Additionally, each student meets individually with:

  • The Small School Director, monthly;
  • A Writing Coach, monthly; and
  • A Consultant Team of three accomplished artists / art educators, at the beginning, mid-point, and end of the program. Students receive written feedback from the Consultant Team after each meeting.
Facilities

Small School values resourcefulness, strong relationships, and cooperative creativity. Our public talks, seminars and workshops are held at various Partner venues:

  • North Carolina Museum of Art
  • Dix Park
  • Artspace
  • VAE (Visual Art Exchange)
  • CAM (Contemporary Art Museum – Raleigh)
  • Lump Gallery
  • Anchorlight
  • City of Raleigh – Raleigh Arts

If students are in search of studio space, Small School helps identify options; students are responsible for their own studio arrangements.

Housing

Small School does not provide housing, but will direct students to resources to locate housing if needed.

Tuition

Small School offers an outstanding learning experience at an affordable price.

  • Tuition and fees are $10K, and include all workshop and seminar materials, but not individual studio space or supplies, or travel costs. Need-based tuition discounts of 10-25% are available, based on an applicant’s financial circumstances and tax return.
Application

It’s easy to apply to Small School. If you’re interested, simply click HERE and follow the instructions.

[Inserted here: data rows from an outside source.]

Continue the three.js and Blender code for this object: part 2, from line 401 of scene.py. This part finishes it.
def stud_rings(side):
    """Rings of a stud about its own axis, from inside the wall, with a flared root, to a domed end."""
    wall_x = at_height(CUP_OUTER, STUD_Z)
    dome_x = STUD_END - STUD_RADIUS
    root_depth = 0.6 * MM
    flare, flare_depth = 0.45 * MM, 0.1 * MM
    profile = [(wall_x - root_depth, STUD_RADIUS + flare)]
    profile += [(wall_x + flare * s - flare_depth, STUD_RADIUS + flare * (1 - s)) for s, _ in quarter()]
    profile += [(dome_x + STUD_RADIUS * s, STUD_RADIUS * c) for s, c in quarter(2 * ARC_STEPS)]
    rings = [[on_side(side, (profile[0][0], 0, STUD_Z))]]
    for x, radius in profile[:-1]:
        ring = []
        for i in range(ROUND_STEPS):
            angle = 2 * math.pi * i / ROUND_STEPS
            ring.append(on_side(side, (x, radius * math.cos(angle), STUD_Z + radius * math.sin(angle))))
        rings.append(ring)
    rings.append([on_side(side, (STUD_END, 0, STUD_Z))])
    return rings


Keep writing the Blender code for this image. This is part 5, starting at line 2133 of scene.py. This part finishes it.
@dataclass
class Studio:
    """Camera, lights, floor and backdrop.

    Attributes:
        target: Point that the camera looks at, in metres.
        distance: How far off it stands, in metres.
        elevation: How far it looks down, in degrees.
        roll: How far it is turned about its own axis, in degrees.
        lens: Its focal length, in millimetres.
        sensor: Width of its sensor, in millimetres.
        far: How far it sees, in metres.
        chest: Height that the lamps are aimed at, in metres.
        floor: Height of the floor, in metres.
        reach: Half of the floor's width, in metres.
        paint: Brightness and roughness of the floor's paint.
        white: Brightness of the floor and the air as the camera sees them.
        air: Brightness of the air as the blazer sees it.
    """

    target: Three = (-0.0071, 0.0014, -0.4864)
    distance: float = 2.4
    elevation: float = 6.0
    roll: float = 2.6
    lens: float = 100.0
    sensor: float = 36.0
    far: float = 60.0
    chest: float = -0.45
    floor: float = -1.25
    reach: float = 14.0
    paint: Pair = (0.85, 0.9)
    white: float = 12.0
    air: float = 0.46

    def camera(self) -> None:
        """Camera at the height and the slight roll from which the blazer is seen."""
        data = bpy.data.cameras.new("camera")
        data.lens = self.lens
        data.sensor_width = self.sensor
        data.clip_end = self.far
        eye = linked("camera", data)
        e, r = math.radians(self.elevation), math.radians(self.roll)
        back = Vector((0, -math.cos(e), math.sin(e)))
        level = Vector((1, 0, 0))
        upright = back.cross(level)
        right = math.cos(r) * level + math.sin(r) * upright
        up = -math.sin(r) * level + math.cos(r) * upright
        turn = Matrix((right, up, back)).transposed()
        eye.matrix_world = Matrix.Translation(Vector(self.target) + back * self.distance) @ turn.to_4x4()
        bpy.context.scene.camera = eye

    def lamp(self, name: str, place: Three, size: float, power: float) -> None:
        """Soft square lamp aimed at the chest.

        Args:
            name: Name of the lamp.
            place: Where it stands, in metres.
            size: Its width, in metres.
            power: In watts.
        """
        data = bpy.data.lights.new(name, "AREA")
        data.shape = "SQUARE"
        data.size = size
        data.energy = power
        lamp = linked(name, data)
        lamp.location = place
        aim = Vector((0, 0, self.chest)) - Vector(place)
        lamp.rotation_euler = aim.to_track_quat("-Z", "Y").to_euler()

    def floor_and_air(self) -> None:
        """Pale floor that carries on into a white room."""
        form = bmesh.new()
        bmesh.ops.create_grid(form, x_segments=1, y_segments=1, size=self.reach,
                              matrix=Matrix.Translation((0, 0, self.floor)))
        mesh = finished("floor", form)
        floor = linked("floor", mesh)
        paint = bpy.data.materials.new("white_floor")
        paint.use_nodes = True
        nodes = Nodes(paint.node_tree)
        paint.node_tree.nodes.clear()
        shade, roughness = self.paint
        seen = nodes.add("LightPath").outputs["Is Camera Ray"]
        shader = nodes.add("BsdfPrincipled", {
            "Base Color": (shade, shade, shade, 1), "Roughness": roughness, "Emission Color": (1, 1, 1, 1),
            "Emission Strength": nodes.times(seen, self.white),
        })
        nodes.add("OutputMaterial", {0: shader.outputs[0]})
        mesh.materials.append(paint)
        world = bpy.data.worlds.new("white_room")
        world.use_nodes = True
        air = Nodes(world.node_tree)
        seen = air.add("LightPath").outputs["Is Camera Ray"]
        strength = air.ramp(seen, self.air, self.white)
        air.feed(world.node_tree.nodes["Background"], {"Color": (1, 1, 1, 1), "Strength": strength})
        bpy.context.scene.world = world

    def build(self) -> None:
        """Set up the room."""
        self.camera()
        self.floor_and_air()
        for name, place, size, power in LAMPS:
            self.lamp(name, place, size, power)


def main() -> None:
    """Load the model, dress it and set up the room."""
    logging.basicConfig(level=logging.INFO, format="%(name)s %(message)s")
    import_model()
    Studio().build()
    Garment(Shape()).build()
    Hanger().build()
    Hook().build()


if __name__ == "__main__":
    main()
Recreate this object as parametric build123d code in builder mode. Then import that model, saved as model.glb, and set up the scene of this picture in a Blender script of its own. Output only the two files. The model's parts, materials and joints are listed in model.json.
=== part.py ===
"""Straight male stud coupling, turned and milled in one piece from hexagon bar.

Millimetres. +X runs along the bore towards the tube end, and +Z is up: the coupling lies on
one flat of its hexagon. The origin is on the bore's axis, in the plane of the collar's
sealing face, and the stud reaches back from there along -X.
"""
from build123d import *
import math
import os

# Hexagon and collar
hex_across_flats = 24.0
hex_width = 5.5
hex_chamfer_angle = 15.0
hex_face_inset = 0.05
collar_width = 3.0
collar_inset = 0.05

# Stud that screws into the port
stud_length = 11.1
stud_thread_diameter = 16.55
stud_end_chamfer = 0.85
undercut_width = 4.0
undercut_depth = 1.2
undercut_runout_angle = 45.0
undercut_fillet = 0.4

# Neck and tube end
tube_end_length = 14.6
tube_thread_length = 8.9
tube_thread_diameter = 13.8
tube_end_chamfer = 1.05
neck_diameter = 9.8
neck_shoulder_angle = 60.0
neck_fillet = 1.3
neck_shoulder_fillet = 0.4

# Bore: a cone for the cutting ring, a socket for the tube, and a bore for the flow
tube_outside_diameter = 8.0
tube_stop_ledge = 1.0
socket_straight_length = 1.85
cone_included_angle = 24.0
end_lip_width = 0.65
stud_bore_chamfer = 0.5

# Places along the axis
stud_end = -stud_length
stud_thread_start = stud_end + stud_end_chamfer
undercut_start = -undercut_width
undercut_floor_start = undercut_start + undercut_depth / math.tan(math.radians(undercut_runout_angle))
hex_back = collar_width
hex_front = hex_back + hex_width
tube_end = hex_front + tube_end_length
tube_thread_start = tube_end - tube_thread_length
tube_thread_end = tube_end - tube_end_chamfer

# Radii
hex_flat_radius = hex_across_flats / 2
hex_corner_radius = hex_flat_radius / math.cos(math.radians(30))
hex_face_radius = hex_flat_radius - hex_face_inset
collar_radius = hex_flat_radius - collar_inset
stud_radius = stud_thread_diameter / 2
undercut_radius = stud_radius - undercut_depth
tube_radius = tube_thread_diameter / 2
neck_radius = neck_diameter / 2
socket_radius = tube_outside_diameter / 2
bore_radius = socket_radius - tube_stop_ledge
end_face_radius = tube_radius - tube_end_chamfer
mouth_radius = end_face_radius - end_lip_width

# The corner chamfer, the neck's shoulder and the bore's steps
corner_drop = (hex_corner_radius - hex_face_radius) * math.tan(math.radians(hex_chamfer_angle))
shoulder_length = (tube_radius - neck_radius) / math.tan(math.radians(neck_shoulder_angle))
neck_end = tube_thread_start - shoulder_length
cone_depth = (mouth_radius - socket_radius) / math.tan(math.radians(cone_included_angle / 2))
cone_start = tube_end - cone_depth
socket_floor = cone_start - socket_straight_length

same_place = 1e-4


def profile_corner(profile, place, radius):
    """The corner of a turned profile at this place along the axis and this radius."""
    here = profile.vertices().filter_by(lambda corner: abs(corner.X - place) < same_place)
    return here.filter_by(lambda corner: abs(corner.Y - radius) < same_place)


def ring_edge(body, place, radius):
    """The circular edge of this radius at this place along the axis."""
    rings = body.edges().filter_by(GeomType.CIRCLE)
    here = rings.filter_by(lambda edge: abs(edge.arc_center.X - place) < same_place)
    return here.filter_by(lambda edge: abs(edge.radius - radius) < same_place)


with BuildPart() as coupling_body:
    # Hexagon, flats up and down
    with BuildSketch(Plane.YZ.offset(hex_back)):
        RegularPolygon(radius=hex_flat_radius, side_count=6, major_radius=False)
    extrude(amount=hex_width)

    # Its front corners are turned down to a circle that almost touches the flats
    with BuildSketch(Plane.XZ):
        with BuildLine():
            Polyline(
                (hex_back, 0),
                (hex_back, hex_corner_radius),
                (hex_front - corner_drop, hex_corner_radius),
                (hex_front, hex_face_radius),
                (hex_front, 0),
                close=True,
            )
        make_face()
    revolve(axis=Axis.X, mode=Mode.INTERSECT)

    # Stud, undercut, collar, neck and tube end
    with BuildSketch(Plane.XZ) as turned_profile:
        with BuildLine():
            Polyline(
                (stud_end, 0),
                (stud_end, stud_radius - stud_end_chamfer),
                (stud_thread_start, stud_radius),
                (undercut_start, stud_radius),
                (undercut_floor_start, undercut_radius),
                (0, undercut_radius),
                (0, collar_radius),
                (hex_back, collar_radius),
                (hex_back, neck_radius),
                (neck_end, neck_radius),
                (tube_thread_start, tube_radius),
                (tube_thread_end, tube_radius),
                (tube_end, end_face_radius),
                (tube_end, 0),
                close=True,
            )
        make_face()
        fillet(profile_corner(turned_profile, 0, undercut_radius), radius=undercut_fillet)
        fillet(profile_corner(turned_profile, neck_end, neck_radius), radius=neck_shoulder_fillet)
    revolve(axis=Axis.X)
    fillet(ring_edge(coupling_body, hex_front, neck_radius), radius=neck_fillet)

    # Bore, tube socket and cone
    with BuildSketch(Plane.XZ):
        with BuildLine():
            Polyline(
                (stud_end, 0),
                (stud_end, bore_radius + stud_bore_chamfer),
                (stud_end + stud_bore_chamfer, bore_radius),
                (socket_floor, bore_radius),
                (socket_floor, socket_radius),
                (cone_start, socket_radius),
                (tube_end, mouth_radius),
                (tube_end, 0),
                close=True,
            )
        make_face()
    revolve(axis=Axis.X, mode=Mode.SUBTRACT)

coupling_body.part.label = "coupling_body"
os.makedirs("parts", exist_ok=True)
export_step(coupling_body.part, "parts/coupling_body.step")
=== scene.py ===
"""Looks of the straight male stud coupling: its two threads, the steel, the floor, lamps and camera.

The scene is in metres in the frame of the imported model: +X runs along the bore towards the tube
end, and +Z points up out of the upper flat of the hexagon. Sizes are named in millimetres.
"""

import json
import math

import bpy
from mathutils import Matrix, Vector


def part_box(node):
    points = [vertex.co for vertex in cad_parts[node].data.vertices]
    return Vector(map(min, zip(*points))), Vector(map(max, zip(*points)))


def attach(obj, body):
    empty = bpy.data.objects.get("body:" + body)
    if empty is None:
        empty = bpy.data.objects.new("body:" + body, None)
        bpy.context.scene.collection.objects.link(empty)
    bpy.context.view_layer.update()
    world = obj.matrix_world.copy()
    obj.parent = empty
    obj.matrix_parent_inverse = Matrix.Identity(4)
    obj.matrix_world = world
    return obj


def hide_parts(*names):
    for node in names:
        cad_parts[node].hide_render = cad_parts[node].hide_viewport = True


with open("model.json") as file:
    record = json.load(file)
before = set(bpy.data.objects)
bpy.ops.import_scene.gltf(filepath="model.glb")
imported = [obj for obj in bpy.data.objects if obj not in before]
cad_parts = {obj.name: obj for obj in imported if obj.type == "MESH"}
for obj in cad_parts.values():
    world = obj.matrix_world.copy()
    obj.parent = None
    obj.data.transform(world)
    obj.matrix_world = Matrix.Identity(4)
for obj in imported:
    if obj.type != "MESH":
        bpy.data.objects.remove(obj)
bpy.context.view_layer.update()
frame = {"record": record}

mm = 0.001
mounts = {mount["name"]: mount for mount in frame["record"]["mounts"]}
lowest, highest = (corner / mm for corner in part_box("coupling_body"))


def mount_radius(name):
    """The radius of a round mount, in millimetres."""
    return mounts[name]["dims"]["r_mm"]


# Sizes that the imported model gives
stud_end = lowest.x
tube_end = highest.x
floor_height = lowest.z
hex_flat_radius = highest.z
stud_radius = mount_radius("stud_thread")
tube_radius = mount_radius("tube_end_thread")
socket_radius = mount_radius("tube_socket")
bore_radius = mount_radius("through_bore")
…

There is no application fee and you will be contacted to schedule an interview within 6 weeks of filling out the form and sending the required submissions.

In Summary

The Small School Program in Art Practice is designed to help the early-, mid-, or returning-to-career artist to improve their:
  • Skills in making the work;
  • Ability to articulate the ideas and issues their work is about; and
  • Strategies for connecting with an audience and sustaining their practice.
Through in-depth individual and small group engagement with prominent visiting artists, scholars, and curators, Small School provides opportunities for students to develop the strength of their practice – and their plan for how to make a life as an artist.